* **Exercise material**
— BEGIN —
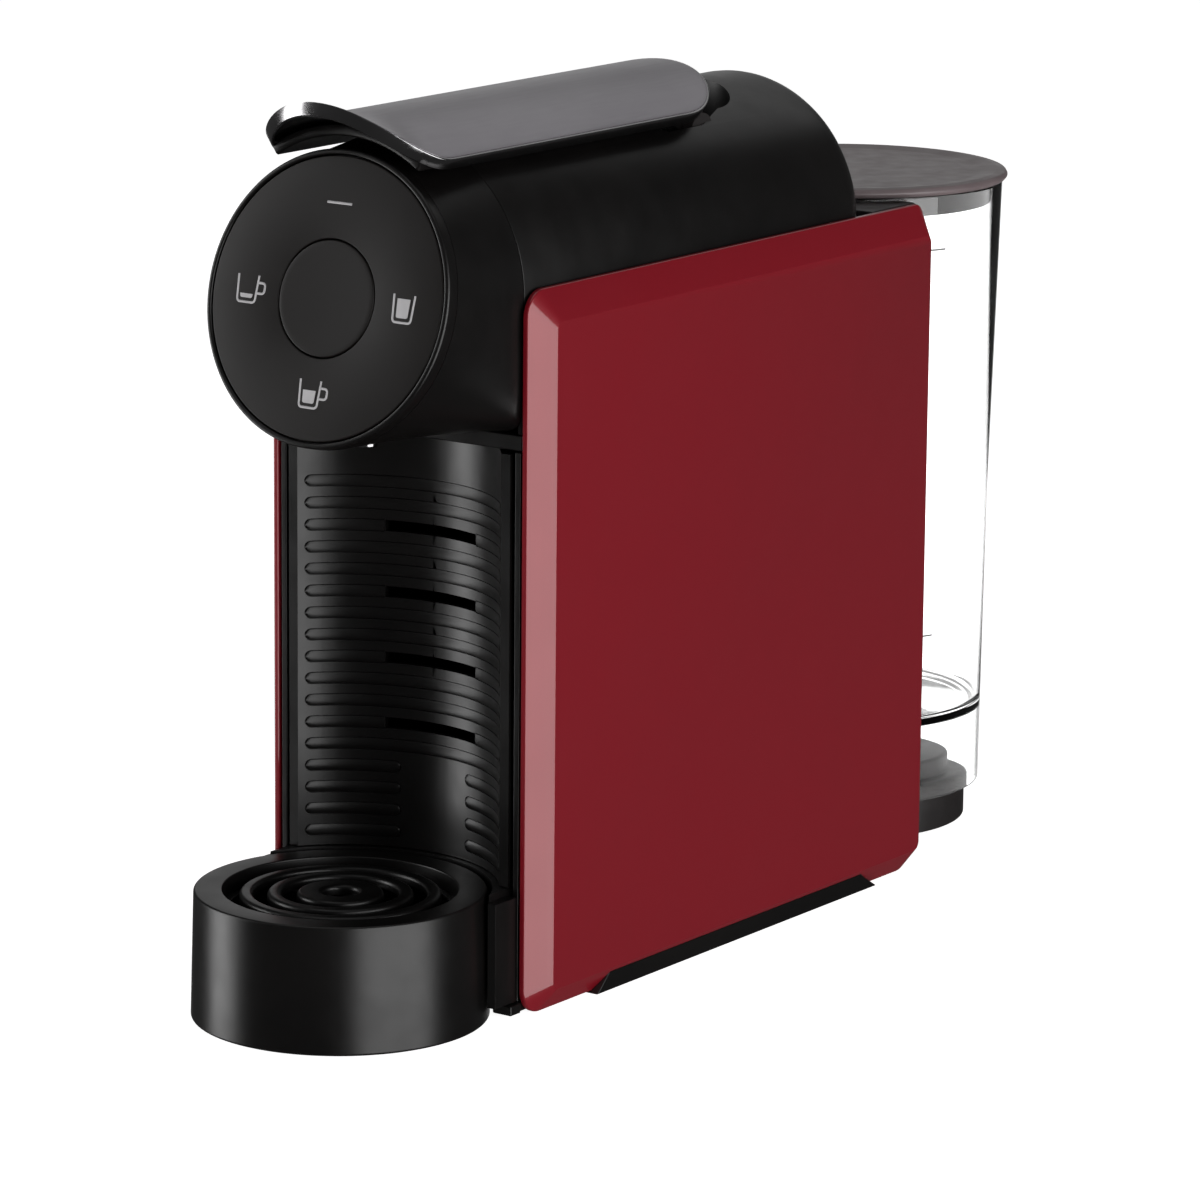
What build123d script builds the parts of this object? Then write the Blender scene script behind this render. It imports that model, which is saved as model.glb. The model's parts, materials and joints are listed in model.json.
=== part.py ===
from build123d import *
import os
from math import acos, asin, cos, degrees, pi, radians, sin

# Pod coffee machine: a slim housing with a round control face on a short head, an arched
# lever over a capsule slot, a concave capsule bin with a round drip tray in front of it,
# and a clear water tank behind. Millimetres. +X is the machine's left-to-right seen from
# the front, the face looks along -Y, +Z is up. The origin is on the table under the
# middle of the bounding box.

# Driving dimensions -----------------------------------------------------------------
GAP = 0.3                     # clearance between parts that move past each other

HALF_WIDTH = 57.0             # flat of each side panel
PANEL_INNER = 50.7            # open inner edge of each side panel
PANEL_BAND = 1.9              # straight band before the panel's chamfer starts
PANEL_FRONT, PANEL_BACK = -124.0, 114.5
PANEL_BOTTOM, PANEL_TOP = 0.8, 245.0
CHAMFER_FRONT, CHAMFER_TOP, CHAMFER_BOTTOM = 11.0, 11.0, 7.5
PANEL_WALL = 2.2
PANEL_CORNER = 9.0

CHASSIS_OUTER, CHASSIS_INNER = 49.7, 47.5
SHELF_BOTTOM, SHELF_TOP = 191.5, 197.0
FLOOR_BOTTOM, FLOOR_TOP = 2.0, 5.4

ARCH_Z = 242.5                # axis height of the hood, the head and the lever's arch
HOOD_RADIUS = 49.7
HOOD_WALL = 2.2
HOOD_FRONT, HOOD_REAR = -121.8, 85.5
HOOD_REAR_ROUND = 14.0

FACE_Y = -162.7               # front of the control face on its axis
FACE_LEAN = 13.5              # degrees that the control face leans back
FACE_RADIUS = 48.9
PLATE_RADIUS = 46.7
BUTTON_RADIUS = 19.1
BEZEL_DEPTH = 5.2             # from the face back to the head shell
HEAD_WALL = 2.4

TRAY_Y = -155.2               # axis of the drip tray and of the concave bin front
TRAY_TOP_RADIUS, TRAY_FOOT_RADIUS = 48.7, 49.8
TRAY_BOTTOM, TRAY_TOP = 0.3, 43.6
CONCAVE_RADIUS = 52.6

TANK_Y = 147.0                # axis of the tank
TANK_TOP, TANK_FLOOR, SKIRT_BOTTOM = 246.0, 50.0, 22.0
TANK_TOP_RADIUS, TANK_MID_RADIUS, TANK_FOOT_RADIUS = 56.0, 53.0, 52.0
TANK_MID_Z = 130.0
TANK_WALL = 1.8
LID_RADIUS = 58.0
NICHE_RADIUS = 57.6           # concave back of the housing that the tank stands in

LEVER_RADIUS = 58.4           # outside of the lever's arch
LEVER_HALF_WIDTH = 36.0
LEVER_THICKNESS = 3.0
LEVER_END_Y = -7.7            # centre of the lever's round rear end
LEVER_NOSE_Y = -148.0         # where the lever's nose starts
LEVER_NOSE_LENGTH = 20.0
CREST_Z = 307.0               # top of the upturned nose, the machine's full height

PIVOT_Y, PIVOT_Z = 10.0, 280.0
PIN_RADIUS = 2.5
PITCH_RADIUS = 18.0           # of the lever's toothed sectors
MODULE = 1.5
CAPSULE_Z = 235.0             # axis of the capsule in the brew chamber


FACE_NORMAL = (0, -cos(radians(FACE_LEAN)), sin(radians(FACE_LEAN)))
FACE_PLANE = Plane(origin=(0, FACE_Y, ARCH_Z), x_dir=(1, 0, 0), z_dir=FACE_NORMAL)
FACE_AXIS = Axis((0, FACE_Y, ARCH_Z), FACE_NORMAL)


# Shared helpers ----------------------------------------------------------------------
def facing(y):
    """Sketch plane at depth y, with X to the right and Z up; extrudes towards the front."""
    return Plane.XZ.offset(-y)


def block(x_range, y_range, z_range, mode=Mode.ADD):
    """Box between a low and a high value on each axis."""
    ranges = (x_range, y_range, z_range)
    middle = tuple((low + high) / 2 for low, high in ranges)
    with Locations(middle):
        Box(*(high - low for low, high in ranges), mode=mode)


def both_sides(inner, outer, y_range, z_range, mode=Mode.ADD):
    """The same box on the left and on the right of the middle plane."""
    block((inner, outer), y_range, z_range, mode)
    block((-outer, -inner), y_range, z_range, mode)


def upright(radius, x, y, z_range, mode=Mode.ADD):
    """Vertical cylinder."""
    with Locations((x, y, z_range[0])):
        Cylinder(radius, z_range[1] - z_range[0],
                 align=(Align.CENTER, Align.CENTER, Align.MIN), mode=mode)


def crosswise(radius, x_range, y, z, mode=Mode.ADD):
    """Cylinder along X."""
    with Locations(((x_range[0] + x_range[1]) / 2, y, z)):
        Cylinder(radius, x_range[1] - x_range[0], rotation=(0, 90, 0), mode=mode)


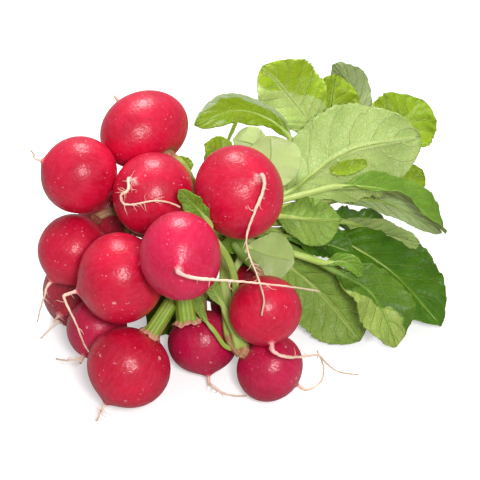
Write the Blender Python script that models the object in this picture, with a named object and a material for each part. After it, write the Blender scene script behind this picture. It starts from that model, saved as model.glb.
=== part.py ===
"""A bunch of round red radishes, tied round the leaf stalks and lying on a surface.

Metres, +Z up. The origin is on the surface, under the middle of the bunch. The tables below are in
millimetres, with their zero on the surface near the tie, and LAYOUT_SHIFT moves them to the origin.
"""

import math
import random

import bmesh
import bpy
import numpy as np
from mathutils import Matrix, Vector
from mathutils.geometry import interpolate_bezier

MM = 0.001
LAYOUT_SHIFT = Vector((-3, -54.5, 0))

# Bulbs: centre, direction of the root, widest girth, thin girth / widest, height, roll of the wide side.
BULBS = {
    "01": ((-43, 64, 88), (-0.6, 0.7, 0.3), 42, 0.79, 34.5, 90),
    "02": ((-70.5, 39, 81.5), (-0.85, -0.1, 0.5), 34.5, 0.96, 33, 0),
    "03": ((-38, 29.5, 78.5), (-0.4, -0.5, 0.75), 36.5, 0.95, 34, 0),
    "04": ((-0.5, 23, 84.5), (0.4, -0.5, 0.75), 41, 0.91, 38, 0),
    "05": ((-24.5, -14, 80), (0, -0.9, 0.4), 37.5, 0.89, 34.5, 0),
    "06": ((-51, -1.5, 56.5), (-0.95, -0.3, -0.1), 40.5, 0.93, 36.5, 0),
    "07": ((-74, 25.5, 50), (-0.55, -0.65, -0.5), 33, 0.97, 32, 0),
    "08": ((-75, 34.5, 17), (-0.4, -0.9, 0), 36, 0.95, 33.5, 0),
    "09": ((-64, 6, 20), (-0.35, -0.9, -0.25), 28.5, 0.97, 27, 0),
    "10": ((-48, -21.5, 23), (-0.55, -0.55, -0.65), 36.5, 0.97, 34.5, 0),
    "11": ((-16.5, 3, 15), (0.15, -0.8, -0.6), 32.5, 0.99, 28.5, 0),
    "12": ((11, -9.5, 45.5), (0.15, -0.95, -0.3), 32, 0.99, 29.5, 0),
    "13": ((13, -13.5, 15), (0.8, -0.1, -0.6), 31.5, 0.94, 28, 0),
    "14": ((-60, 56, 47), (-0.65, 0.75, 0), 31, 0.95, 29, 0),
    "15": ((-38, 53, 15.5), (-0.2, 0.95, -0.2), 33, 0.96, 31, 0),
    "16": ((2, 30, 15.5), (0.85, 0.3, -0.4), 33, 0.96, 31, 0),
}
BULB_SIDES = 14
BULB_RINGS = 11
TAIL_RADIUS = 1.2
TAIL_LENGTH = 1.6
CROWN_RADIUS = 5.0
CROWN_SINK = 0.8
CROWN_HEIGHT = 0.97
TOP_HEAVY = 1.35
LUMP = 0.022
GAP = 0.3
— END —
— BEGIN —
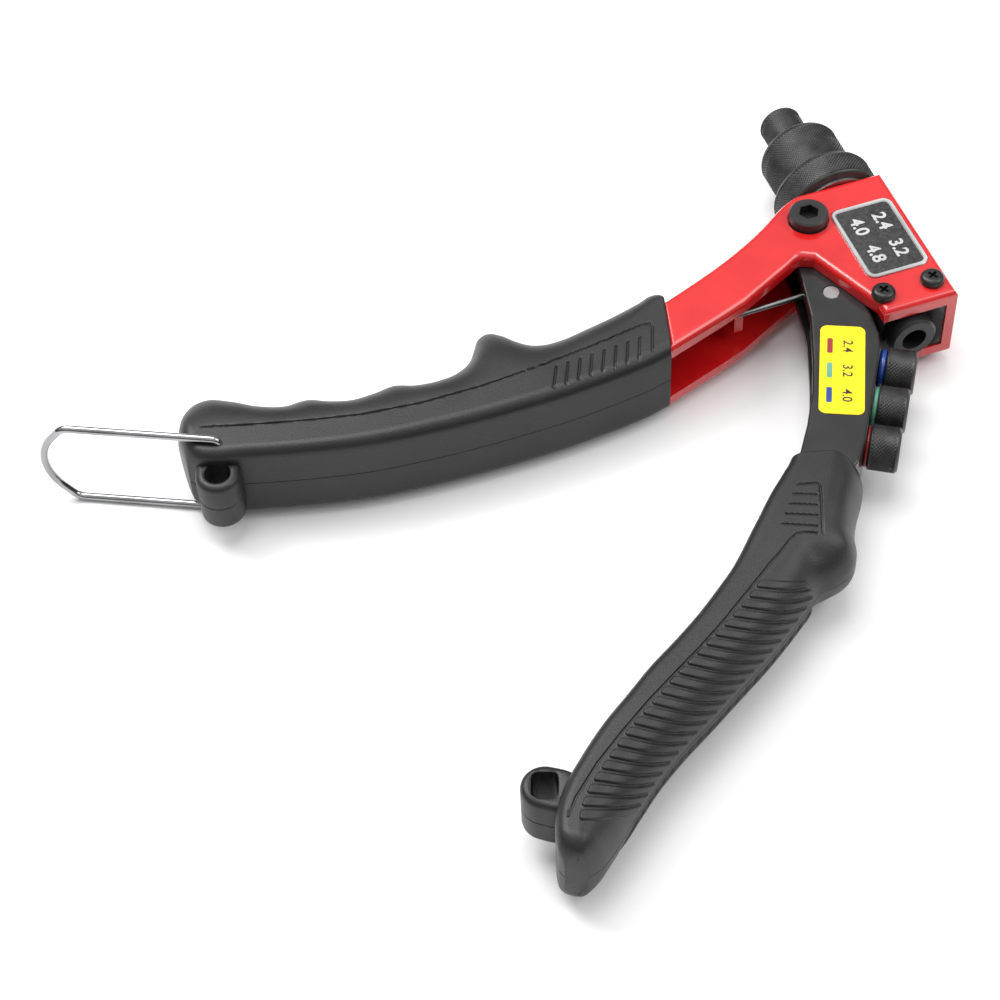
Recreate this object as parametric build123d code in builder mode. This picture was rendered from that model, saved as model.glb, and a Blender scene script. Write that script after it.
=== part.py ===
— END —
— BEGIN —
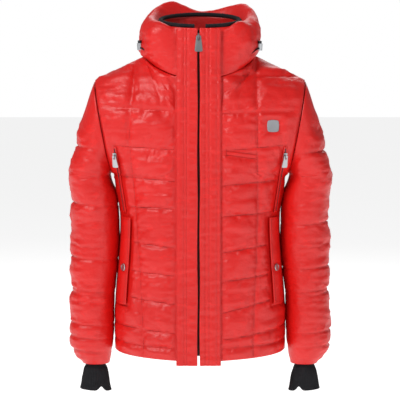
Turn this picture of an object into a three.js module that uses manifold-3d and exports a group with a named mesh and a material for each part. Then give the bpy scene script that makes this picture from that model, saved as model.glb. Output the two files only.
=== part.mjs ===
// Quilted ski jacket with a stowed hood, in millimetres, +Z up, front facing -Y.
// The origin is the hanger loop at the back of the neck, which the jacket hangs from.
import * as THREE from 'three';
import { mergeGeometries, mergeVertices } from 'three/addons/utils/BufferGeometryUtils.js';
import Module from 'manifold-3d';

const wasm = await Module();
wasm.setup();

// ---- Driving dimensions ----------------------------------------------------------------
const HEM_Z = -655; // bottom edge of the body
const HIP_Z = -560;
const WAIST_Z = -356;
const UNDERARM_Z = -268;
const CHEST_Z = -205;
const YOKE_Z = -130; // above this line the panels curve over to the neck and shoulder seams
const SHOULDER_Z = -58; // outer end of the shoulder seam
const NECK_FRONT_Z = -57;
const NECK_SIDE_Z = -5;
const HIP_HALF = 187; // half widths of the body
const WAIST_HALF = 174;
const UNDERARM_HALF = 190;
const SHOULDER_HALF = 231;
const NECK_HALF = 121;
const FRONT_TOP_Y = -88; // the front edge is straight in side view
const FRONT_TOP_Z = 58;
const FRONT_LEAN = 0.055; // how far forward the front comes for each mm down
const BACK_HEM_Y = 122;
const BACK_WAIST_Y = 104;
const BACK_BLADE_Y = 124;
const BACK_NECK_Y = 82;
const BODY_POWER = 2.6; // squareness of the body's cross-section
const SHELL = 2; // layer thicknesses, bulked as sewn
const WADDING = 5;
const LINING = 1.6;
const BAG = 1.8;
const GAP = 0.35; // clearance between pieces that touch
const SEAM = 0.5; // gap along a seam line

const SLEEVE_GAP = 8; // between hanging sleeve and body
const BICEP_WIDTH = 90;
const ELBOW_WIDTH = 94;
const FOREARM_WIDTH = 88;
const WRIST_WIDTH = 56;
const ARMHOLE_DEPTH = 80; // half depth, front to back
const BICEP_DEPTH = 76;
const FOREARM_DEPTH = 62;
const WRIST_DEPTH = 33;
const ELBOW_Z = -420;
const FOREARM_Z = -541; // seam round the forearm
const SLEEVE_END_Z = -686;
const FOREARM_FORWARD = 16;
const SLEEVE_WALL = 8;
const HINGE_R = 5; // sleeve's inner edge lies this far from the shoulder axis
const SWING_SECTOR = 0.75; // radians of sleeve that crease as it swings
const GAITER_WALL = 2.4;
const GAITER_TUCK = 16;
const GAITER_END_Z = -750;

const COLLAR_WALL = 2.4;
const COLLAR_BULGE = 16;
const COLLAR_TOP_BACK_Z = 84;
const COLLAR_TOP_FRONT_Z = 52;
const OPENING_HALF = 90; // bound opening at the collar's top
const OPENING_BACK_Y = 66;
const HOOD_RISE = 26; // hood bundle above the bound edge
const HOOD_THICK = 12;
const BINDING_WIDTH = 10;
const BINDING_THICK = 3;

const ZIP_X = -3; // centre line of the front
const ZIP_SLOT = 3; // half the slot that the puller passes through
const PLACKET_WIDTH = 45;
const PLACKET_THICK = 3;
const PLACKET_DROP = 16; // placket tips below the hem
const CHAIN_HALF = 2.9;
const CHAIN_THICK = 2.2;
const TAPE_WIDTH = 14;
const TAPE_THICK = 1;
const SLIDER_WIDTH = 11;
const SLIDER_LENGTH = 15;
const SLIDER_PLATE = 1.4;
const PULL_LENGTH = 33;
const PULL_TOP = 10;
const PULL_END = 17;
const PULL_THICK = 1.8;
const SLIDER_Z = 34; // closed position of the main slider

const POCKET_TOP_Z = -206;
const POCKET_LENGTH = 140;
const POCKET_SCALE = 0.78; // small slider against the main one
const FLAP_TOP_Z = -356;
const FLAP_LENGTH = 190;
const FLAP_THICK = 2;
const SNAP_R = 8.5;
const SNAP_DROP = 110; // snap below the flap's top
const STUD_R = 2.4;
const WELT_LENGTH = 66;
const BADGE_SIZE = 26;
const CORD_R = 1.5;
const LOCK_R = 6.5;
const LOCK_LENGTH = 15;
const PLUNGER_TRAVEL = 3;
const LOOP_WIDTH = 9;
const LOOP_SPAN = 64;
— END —
* **Prompt**
Please print exactly, and only, the lines from the line with "What build123d script" to the line with "CONCAVE_RADIUS = 52.6", both included.

* **Written answer**
What build123d script builds the parts of this object? Then write the Blender scene script behind this render. It imports that model, which is saved as model.glb. The model's parts, materials and joints are listed in model.json.
=== part.py ===
from build123d import *
import os
from math import acos, asin, cos, degrees, pi, radians, sin

# Pod coffee machine: a slim housing with a round control face on a short head, an arched
# lever over a capsule slot, a concave capsule bin with a round drip tray in front of it,
# and a clear water tank behind. Millimetres. +X is the machine's left-to-right seen from
# the front, the face looks along -Y, +Z is up. The origin is on the table under the
# middle of the bounding box.

# Driving dimensions -----------------------------------------------------------------
GAP = 0.3                     # clearance between parts that move past each other

HALF_WIDTH = 57.0             # flat of each side panel
PANEL_INNER = 50.7            # open inner edge of each side panel
PANEL_BAND = 1.9              # straight band before the panel's chamfer starts
PANEL_FRONT, PANEL_BACK = -124.0, 114.5
PANEL_BOTTOM, PANEL_TOP = 0.8, 245.0
CHAMFER_FRONT, CHAMFER_TOP, CHAMFER_BOTTOM = 11.0, 11.0, 7.5
PANEL_WALL = 2.2
PANEL_CORNER = 9.0

CHASSIS_OUTER, CHASSIS_INNER = 49.7, 47.5
SHELF_BOTTOM, SHELF_TOP = 191.5, 197.0
FLOOR_BOTTOM, FLOOR_TOP = 2.0, 5.4

ARCH_Z = 242.5                # axis height of the hood, the head and the lever's arch
HOOD_RADIUS = 49.7
HOOD_WALL = 2.2
HOOD_FRONT, HOOD_REAR = -121.8, 85.5
HOOD_REAR_ROUND = 14.0

FACE_Y = -162.7               # front of the control face on its axis
FACE_LEAN = 13.5              # degrees that the control face leans back
FACE_RADIUS = 48.9
PLATE_RADIUS = 46.7
BUTTON_RADIUS = 19.1
BEZEL_DEPTH = 5.2             # from the face back to the head shell
HEAD_WALL = 2.4

TRAY_Y = -155.2               # axis of the drip tray and of the concave bin front
TRAY_TOP_RADIUS, TRAY_FOOT_RADIUS = 48.7, 49.8
TRAY_BOTTOM, TRAY_TOP = 0.3, 43.6
CONCAVE_RADIUS = 52.6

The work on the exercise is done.